Data for processing

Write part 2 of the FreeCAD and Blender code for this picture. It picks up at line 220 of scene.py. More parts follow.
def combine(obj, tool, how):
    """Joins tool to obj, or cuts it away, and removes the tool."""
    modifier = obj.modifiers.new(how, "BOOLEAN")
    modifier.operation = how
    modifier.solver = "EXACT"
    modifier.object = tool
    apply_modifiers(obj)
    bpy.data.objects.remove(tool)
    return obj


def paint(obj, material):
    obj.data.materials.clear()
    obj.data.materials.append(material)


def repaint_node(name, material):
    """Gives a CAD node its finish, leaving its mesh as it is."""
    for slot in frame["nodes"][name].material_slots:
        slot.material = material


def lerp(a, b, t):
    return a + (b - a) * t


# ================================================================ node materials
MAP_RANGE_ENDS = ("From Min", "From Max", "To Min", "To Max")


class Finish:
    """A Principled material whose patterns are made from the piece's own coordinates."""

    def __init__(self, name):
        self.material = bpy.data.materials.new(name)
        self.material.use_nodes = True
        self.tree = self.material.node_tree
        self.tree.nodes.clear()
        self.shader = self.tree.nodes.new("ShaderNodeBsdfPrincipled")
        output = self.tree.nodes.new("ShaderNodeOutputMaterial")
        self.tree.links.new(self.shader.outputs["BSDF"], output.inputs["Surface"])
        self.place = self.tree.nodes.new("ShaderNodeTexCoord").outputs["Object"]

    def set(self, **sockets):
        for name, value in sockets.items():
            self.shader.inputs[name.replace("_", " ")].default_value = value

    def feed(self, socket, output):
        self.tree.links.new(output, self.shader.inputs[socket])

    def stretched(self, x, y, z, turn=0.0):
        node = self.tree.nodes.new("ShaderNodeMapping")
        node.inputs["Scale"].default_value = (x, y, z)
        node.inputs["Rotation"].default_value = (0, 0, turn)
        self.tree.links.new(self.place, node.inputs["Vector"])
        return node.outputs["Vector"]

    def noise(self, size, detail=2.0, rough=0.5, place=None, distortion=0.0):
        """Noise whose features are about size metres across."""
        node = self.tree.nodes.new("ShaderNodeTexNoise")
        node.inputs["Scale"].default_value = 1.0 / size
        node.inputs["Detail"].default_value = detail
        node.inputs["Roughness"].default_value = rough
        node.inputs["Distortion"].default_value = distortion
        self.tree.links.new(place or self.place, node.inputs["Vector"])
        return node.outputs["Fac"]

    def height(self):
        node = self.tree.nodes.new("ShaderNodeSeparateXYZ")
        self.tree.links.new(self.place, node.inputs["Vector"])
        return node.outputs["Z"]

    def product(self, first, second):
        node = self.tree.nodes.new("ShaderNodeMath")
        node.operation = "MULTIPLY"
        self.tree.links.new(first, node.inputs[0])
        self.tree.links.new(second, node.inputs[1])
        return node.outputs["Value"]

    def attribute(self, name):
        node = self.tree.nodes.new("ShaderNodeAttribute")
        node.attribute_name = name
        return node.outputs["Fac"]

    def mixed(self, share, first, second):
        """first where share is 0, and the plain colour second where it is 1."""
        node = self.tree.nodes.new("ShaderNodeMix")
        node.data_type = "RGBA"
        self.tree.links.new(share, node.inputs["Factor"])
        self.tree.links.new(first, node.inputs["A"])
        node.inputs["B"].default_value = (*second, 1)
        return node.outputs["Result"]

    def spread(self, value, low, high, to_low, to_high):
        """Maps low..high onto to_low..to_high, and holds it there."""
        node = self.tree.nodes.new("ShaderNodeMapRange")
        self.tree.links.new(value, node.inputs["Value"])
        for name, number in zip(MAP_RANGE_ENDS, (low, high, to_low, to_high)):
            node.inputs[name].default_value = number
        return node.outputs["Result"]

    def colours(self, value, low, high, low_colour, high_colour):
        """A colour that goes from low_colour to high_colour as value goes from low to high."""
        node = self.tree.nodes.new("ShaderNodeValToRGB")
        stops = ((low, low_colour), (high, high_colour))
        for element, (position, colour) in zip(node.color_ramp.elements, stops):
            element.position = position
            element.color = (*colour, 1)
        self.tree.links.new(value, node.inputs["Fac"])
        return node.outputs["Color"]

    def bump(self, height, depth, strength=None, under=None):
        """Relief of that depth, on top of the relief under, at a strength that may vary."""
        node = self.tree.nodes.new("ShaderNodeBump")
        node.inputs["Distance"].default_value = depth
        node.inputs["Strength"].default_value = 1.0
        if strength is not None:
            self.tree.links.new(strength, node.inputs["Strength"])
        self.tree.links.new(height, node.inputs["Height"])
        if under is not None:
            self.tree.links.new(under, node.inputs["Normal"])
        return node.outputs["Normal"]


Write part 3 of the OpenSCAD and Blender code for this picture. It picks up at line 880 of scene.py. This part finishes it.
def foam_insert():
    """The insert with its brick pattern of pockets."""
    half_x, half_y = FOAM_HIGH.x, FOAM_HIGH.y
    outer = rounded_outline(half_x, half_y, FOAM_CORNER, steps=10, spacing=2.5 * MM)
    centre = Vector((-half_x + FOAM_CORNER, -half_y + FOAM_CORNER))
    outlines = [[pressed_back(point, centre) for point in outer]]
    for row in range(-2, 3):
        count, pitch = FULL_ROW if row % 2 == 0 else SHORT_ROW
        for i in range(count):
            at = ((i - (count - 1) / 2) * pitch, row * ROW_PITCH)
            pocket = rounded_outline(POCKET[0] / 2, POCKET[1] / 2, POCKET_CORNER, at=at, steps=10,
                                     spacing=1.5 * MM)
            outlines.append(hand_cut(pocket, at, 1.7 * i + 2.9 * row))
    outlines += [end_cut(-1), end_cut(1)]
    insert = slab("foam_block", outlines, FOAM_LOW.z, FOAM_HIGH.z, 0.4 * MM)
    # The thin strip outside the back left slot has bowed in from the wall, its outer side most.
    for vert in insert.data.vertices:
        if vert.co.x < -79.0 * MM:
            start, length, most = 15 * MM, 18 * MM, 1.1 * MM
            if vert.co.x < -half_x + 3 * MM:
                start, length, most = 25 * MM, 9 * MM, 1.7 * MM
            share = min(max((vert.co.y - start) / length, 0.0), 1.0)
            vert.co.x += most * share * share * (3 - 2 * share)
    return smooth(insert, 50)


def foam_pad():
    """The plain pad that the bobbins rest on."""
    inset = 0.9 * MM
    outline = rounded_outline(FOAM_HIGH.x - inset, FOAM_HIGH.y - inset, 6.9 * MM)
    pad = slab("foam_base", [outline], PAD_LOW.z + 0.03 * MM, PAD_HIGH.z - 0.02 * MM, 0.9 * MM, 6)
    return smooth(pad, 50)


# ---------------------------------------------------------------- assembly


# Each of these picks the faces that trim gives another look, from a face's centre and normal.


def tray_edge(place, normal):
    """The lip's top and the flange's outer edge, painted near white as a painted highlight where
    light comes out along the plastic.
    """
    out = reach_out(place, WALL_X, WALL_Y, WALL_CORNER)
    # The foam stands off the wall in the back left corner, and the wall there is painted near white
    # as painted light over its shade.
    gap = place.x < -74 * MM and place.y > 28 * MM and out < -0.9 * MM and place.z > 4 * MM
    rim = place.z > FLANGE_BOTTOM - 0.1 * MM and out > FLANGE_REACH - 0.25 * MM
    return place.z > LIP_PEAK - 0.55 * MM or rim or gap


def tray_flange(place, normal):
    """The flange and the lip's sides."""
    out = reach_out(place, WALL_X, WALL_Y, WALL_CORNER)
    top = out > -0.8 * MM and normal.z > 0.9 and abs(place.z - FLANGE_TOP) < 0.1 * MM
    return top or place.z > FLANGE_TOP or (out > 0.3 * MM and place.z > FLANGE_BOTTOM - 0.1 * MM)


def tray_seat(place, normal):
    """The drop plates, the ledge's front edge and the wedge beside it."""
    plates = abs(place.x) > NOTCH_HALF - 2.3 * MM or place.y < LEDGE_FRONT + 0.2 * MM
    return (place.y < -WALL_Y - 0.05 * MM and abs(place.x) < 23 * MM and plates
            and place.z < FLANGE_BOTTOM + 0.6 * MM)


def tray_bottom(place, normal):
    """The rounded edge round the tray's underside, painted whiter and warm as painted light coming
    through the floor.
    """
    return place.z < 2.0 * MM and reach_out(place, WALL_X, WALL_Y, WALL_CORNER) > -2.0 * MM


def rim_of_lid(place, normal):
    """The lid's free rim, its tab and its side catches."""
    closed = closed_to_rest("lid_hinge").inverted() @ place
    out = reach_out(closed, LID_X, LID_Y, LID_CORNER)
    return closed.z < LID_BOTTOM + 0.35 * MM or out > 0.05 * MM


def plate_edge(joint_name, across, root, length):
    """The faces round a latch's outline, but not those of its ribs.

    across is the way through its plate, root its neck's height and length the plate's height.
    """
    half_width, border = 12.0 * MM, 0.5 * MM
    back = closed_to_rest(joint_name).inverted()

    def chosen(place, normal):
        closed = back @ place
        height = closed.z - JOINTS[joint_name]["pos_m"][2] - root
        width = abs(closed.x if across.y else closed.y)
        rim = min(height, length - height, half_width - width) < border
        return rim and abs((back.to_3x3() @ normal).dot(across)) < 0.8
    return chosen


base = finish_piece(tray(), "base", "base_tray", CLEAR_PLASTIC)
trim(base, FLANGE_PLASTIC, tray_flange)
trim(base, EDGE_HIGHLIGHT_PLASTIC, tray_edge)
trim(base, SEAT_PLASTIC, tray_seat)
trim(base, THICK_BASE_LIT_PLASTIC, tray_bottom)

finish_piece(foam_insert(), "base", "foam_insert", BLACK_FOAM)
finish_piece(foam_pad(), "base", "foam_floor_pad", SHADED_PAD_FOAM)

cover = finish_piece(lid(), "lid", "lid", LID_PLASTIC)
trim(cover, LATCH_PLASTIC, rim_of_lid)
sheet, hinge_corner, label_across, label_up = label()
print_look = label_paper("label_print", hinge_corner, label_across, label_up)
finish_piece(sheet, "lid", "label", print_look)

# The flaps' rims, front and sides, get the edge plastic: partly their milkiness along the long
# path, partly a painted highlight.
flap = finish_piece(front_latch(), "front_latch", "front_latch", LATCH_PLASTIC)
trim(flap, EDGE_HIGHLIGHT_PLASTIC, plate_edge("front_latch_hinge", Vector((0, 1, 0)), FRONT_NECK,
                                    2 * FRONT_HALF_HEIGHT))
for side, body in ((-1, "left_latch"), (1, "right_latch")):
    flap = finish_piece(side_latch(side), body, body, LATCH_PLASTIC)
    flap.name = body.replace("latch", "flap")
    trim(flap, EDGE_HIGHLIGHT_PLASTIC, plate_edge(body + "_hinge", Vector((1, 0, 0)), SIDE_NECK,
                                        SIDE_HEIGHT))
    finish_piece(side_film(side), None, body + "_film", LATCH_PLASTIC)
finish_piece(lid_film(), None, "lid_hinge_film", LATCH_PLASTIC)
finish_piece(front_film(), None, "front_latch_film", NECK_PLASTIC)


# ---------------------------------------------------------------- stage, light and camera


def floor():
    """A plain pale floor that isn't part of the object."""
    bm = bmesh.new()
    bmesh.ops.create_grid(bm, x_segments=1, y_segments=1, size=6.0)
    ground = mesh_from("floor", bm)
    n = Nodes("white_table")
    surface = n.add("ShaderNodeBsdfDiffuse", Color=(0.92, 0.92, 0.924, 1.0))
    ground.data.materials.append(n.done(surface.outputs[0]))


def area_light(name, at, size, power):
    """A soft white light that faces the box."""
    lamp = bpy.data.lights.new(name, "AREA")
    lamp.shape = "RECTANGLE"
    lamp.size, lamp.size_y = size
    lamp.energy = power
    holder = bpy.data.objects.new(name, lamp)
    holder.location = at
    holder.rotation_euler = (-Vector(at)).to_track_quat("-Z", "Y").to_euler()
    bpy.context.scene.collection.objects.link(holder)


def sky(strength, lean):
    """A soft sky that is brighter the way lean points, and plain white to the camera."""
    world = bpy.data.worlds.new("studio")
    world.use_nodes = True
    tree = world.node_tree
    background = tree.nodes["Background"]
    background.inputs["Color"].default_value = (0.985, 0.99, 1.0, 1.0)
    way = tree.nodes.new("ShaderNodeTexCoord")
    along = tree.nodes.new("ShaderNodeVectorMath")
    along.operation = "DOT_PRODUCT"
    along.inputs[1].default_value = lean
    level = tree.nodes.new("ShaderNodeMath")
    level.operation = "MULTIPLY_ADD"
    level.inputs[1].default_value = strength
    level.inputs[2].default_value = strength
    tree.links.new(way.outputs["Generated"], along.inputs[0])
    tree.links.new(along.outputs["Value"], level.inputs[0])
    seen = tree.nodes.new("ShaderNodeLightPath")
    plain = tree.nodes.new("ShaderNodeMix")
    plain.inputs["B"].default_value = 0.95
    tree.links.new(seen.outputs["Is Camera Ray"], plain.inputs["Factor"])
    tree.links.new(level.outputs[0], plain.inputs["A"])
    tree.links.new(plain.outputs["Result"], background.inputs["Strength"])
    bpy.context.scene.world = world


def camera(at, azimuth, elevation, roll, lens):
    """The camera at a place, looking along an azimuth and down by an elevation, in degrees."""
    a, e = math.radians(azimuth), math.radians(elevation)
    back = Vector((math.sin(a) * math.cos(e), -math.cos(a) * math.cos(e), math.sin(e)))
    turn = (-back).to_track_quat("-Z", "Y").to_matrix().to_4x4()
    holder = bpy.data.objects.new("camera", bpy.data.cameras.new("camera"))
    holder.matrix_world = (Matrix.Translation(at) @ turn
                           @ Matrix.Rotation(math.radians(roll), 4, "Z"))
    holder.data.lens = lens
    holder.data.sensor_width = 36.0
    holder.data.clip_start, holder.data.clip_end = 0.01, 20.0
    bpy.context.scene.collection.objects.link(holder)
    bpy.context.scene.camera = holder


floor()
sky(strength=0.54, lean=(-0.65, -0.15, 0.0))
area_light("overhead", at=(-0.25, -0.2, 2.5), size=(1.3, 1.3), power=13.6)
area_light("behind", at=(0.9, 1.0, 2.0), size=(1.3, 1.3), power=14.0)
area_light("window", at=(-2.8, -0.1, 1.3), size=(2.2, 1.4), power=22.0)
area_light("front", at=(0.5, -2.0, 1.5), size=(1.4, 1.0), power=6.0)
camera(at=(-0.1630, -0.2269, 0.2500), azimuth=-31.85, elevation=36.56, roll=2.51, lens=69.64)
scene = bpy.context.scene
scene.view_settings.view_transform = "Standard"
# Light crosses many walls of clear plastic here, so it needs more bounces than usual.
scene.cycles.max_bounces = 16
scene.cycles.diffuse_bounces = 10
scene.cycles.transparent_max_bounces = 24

Short task
Each line from the start of the listing above through the line containing "Principled material whose" should be copied exactly, please, with no other lines added.

Task answer
Write part 2 of the FreeCAD and Blender code for this picture. It picks up at line 220 of scene.py. More parts follow.
def combine(obj, tool, how):
    """Joins tool to obj, or cuts it away, and removes the tool."""
    modifier = obj.modifiers.new(how, "BOOLEAN")
    modifier.operation = how
    modifier.solver = "EXACT"
    modifier.object = tool
    apply_modifiers(obj)
    bpy.data.objects.remove(tool)
    return obj


def paint(obj, material):
    obj.data.materials.clear()
    obj.data.materials.append(material)


def repaint_node(name, material):
    """Gives a CAD node its finish, leaving its mesh as it is."""
    for slot in frame["nodes"][name].material_slots:
        slot.material = material


def lerp(a, b, t):
    return a + (b - a) * t


# ================================================================ node materials
MAP_RANGE_ENDS = ("From Min", "From Max", "To Min", "To Max")


class Finish:
    """A Principled material whose patterns are made from the piece's own coordinates."""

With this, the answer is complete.